**SUPPLIED ENTRIES**
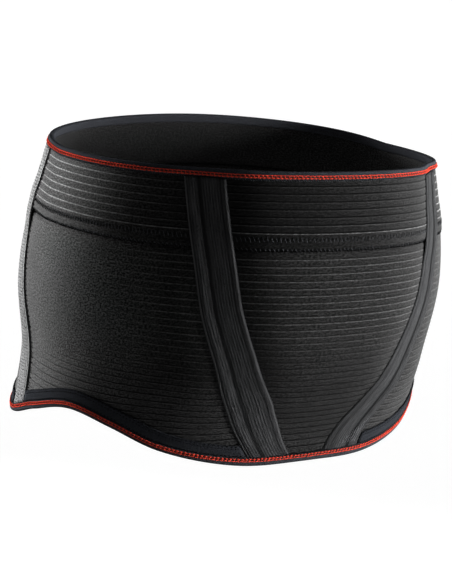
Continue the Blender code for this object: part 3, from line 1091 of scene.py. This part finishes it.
def make_strap_patch(side):
    """Slanting stitches over a triangle at a strap's lower end, in rows that get longer downwards."""
    row, column = np.meshgrid(np.arange(PATCH_ROWS), np.arange(PATCH_COLUMNS), indexing="ij")
    kept = column <= row * (PATCH_COLUMNS - 1) / (PATCH_ROWS - 1)
    row = row[kept][:, None]
    column = column[kept][:, None]
    step = np.array([[0.0, 0.5, 1.0]])
    rise = STRAP_END_RISE + 0.003 + (PATCH_ROWS - row) * PATCH_PITCH + 0.0015 * (step - 0.5)
    place = STRAP_WIDTH * 0.36 - (column + 0.75 * step) * PATCH_PITCH
    drop = hem_drop(np.full(rise.shape, side * strap_angle(FRONT_HEIGHT * 0.95))) - rise
    turn = 2 * half_turn(strap_angle, drop, STRAP_WIDTH) / STRAP_WIDTH
    angle = side * (strap_angle(drop) + place * turn)
    outer = over_knit(drop) + STRAP_THICKNESS + 0.0001
    paths = layer(angle, drop, outer)
    name = "strap_patch_" + ("right" if side < 0 else "left")
    return carried(name, paths, outwards(angle, drop), 0.00032, 0.00024, 5, pale_thread)


SEAM_PITCH = 0.0048
SEAM_START = 0.004
SEAM_END = 0.262
SEAM_STITCH = (0.0005, 0.0025, 0.0050)


def make_seam_notches(side):
    """Short dark stitches across the seam between a side band's front edge and the panel."""
    drop = np.arange(STRAP_TOP + SEAM_START, SEAM_END, SEAM_PITCH)[:, None] + np.zeros((1, 3))
    half = half_turn(side_band_angle, drop, SIDE_BAND_WIDTH)
    away = np.array([SEAM_STITCH]) / HALF_WIDTH
    angle = side * (side_band_angle(drop) - half - away)
    keep = (hem_drop(angle) - TAPE_TOP_RISE - 0.002 > drop).all(axis=1)
    angle = angle[keep]
    drop = drop[keep]
    outer = over_knit(drop) - STRIP_GAP + 0.0001
    paths = layer(angle, drop, outer)
    name = "seam_notches_" + ("right" if side < 0 else "left")
    return carried(name, paths, outwards(angle, drop), 0.0004, 0.0003, 5, black_thread)


# Stage, lights and camera

CAMERA_PLACE = Vector((-0.774, -1.326, 0.2124))
CAMERA_AZIMUTH = -30.45
CAMERA_PITCH = 7.81
CAMERA_ROLL = 0.907
FOCAL_PIXELS = 1599.0
IMAGE_HEIGHT = 584
SENSOR = 36.0


def make_camera():
    data = bpy.data.cameras.new("camera")
    data.sensor_width = SENSOR
    data.lens = FOCAL_PIXELS * SENSOR / IMAGE_HEIGHT
    camera = bpy.data.objects.new("camera", data)
    azimuth = np.radians(CAMERA_AZIMUTH)
    pitch = np.radians(CAMERA_PITCH)
    roll = np.radians(CAMERA_ROLL)
    turn = Matrix.Rotation(azimuth, 4, "Z") @ Matrix.Rotation(np.pi / 2 - pitch, 4, "X")
    turn = turn @ Matrix.Rotation(roll, 4, "Z")
    camera.matrix_world = Matrix.Translation(CAMERA_PLACE) @ turn
    bpy.context.scene.collection.objects.link(camera)
    bpy.context.scene.camera = camera


LIGHT_SPREAD = np.radians(40.0)


def make_light(name, place, size, power):
    data = bpy.data.lights.new(name, "AREA")
    data.shape = "RECTANGLE"
    data.size, data.size_y = size
    data.energy = power
    data.spread = LIGHT_SPREAD
    light = bpy.data.objects.new(name, data)
    light.location = place
    light.rotation_euler = (-Vector(place)).to_track_quat("-Z", "Y").to_euler()
    bpy.context.scene.collection.objects.link(light)


FLOOR_HEIGHT = -0.62
STAGE_REACH = 5.5
STAGE_BEND = 2.5
STAGE_TOP = 2.6
STAGE_SIDES = 96


def make_stage():
    """A pale round floor that turns up into a wall all round by a quarter circle: a profile of
    distances and heights, carried round the upright axis."""
    turn = np.linspace(0, np.pi / 2, 20)
    reach = np.concatenate([[0.05], STAGE_REACH + STAGE_BEND * np.sin(turn), [STAGE_REACH + STAGE_BEND]])
    rise = np.concatenate([[0.0], STAGE_BEND * (1 - np.cos(turn)), [STAGE_TOP]]) + FLOOR_HEIGHT
    around = np.linspace(0, 2 * np.pi, STAGE_SIDES, endpoint=False)
    x = reach[:, None] * np.cos(around)
    y = reach[:, None] * np.sin(around)
    points = np.stack([x, y, rise[:, None] + 0 * x], -1).reshape(-1, 3)
    row, column = quads_between(len(reach), STAGE_SIDES, False, True)
    faces = (row * STAGE_SIDES + column % STAGE_SIDES)[:, ::-1]
    middle = np.arange(STAGE_SIDES)[None, :]
    finish = Finish("stage")
    place = finish.node("TexCoord", {}, {}, "Object")
    finish.set(Base_Color=finish.mixed(finish.noise(place, 3.0), grey(0.34), grey(0.36)), Roughness=0.9,
               Emission_Color=grey(1.0), Emission_Strength=0.80)
    make_mesh("stage", points, [faces, middle], finish.material)


def make_world():
    world = bpy.data.worlds.new("studio")
    world.use_nodes = True
    world.node_tree.nodes["Background"].inputs["Color"].default_value = (1.0, 1.0, 1.0, 1.0)
    world.node_tree.nodes["Background"].inputs["Strength"].default_value = 0.4
    bpy.context.scene.world = world
    bpy.context.scene.view_settings.view_transform = "Standard"


def dress(piece, slot, *nodes):
    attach(piece, "root")
    if nodes:
        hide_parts(*nodes)


def declare(piece, with_pieces=()):
    """Runs through the pieces given with a piece and keeps nothing."""
    list(with_pieces)


def main():
    make_camera()
    make_world()
    make_stage()
    make_light("left rim", (-1.05, 2.75, 0.3), (1.4, 2.0), 270.0)
    make_light("right rim", (2.7, 0.2, 0.2), (0.7, 1.2), 85.0)
    make_light("right key", (2.45, -1.9, -0.1), (1.0, 1.2), 100.0)

    top_ladder = make_ladder("top_ladder", from_top)
    hem_ladder = make_ladder("hem_ladder", from_hem)
    zigzags = make_zigzags()
    overlock = make_overlock()
    tape_stitches = make_tape_stitches()
    patch = make_strap_patch(1)
    notches = [make_seam_notches(side) for side in (-1, 1)]
    for thread in (*top_ladder, *hem_ladder):
        dress(thread, "red_thread")
    for thread in (*zigzags, overlock):
        dress(thread, "ribbed_knit")
    for thread in tape_stitches:
        dress(thread, "hem_tape")
    dress(patch, "strap_elastic")
    for thread in notches:
        dress(thread, "plain_knit")

    band = make_upper_band()
    dress(band, "ribbed_knit", "upper_band")
    declare(band, [*zigzags, overlock])
    for (name, _, _), panel in zip(PANELS, make_panels()):
        dress(panel, "ribbed_knit" if name == "front_panel" else "plain_knit", name)
        declare(panel, {"side_panel_right": notches[:1], "side_panel_left": notches[1:]}.get(name, []))
    for side, suffix in ((-1, "right"), (1, "left")):
        strap = make_strip(f"elastic_strap_{suffix}", strap_angle, STRAP_WIDTH, STRAP_THICKNESS, side,
                           STRAP_COLUMNS, strap_relief, strap_elastic)
        dress(strap, "strap_elastic", f"front_strap_{suffix}")
        declare(strap, [patch] if side > 0 else [])
        side_band = make_strip(f"elastic_side_band_{suffix}", side_band_angle, SIDE_BAND_WIDTH,
                               SIDE_BAND_THICKNESS, side, SIDE_BAND_COLUMNS, band_relief, ribbed_elastic)
        dress(side_band, "ribbed_elastic", f"side_band_{suffix}")
        declare(side_band)
    for tape, name in zip(make_tapes(), ("hem_tape_right", "hem_tape_left", "hem_tape_back")):
        dress(tape, "hem_tape", name)
        declare(tape, tape_stitches if name == "hem_tape_back" else [])
    for name, drops_at, ladder in (("top", from_top, top_ladder), ("bottom", from_hem, hem_ladder)):
        binding = make_binding(f"fold_{name}_binding", drops_at, folded_binding)
        dress(binding, "binding", f"{name}_binding")
        declare(binding, ladder)


main()
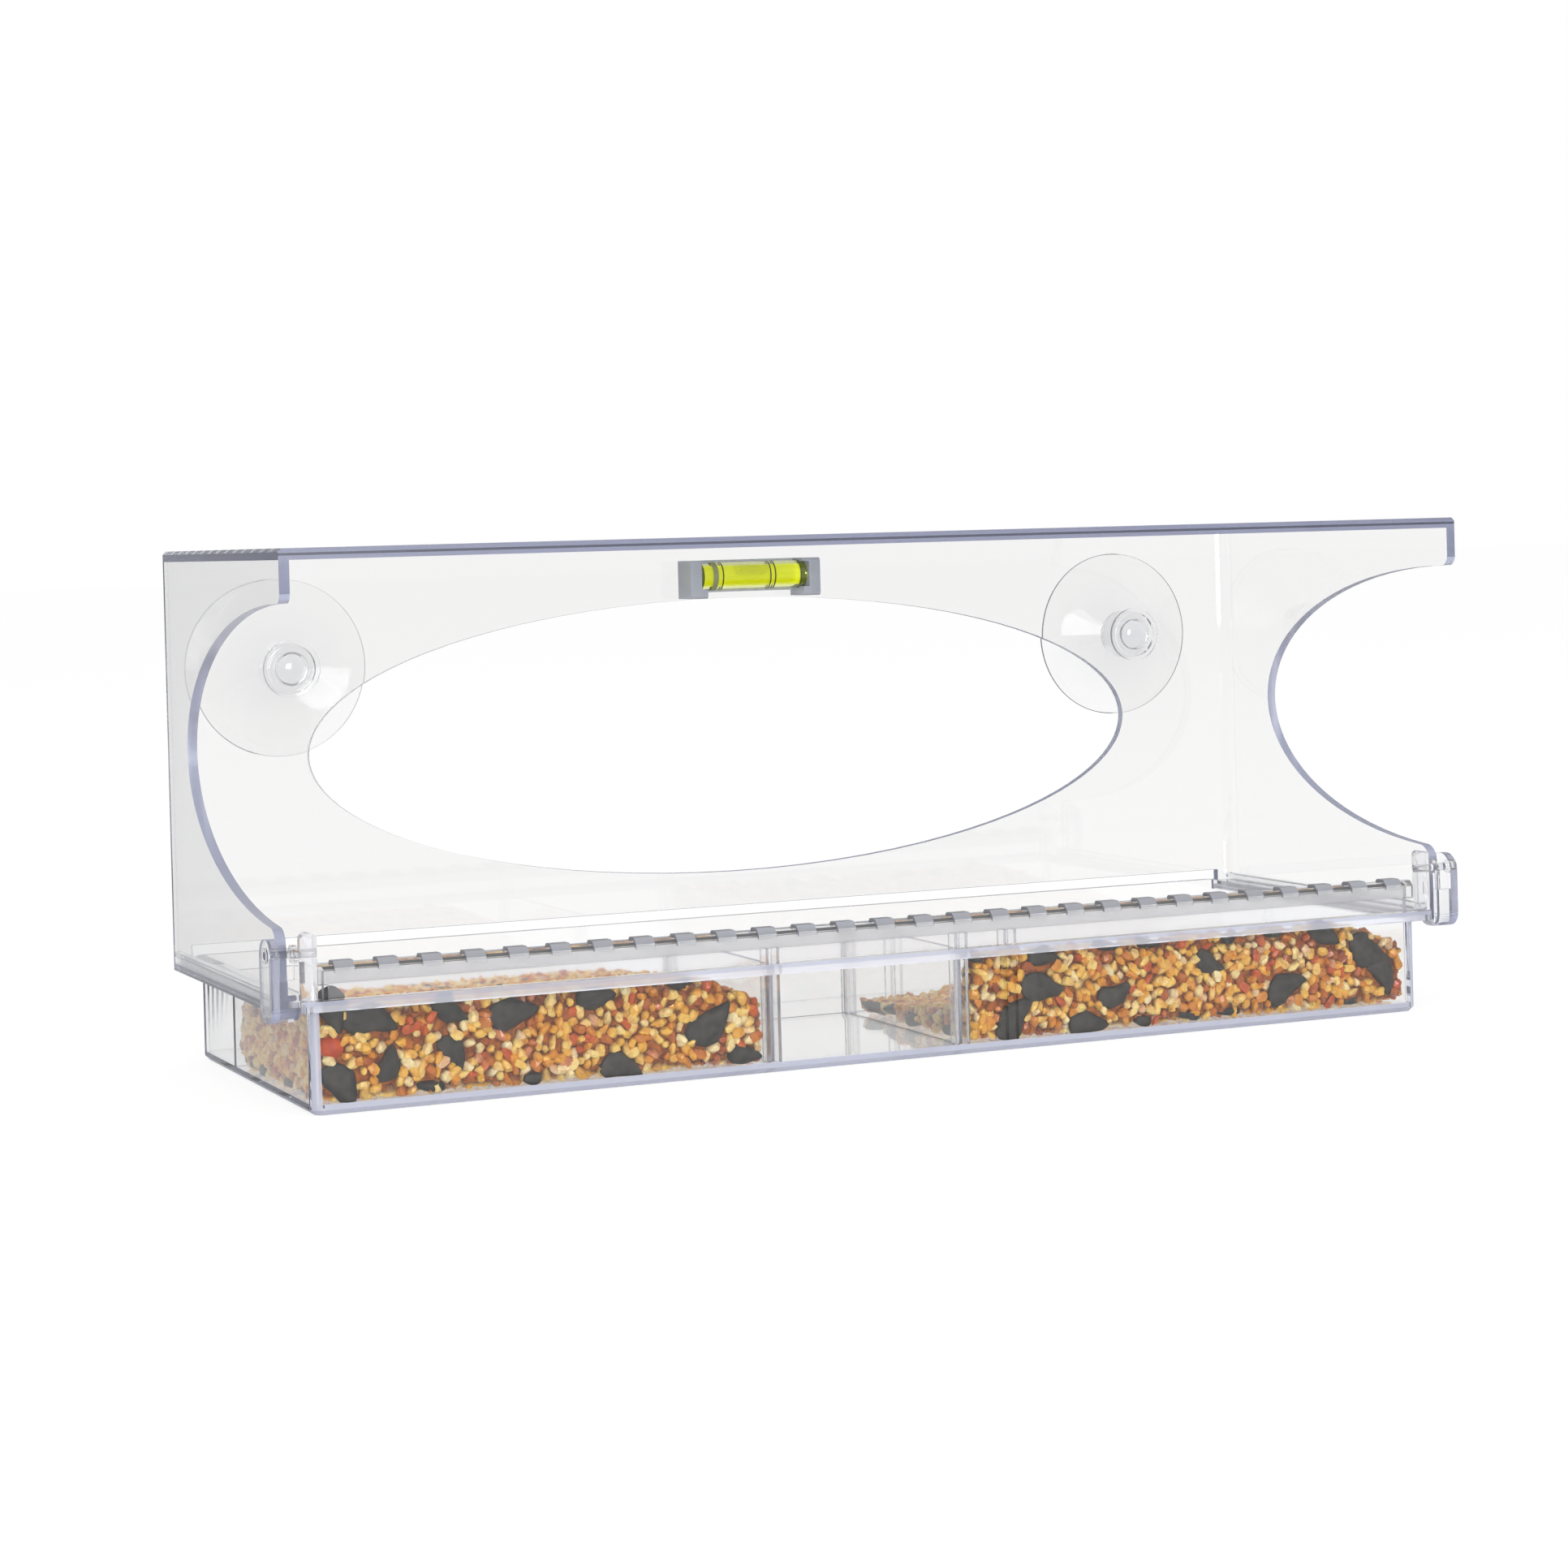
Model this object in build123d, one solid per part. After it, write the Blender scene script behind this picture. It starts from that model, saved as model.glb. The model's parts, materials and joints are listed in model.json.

**WHAT IS NEEDED**
Begin at the top of the records above and quote each line exactly, ending with the line that contains "SEAM_STITCH = (0.0005, 0.0025, 0.0050)".

**THE REPLY**
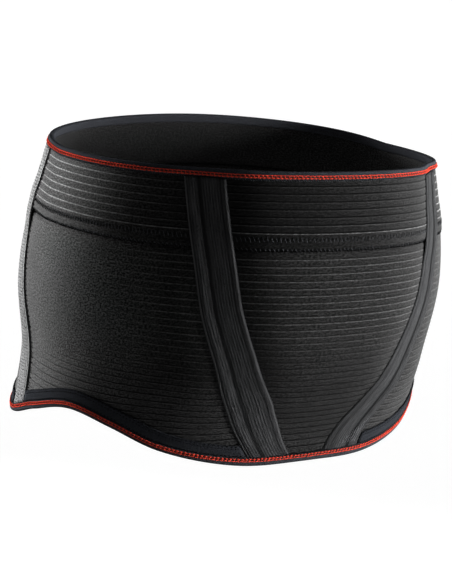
Continue the Blender code for this object: part 3, from line 1091 of scene.py. This part finishes it.
def make_strap_patch(side):
    """Slanting stitches over a triangle at a strap's lower end, in rows that get longer downwards."""
    row, column = np.meshgrid(np.arange(PATCH_ROWS), np.arange(PATCH_COLUMNS), indexing="ij")
    kept = column <= row * (PATCH_COLUMNS - 1) / (PATCH_ROWS - 1)
    row = row[kept][:, None]
    column = column[kept][:, None]
    step = np.array([[0.0, 0.5, 1.0]])
    rise = STRAP_END_RISE + 0.003 + (PATCH_ROWS - row) * PATCH_PITCH + 0.0015 * (step - 0.5)
    place = STRAP_WIDTH * 0.36 - (column + 0.75 * step) * PATCH_PITCH
    drop = hem_drop(np.full(rise.shape, side * strap_angle(FRONT_HEIGHT * 0.95))) - rise
    turn = 2 * half_turn(strap_angle, drop, STRAP_WIDTH) / STRAP_WIDTH
    angle = side * (strap_angle(drop) + place * turn)
    outer = over_knit(drop) + STRAP_THICKNESS + 0.0001
    paths = layer(angle, drop, outer)
    name = "strap_patch_" + ("right" if side < 0 else "left")
    return carried(name, paths, outwards(angle, drop), 0.00032, 0.00024, 5, pale_thread)


SEAM_PITCH = 0.0048
SEAM_START = 0.004
SEAM_END = 0.262
SEAM_STITCH = (0.0005, 0.0025, 0.0050)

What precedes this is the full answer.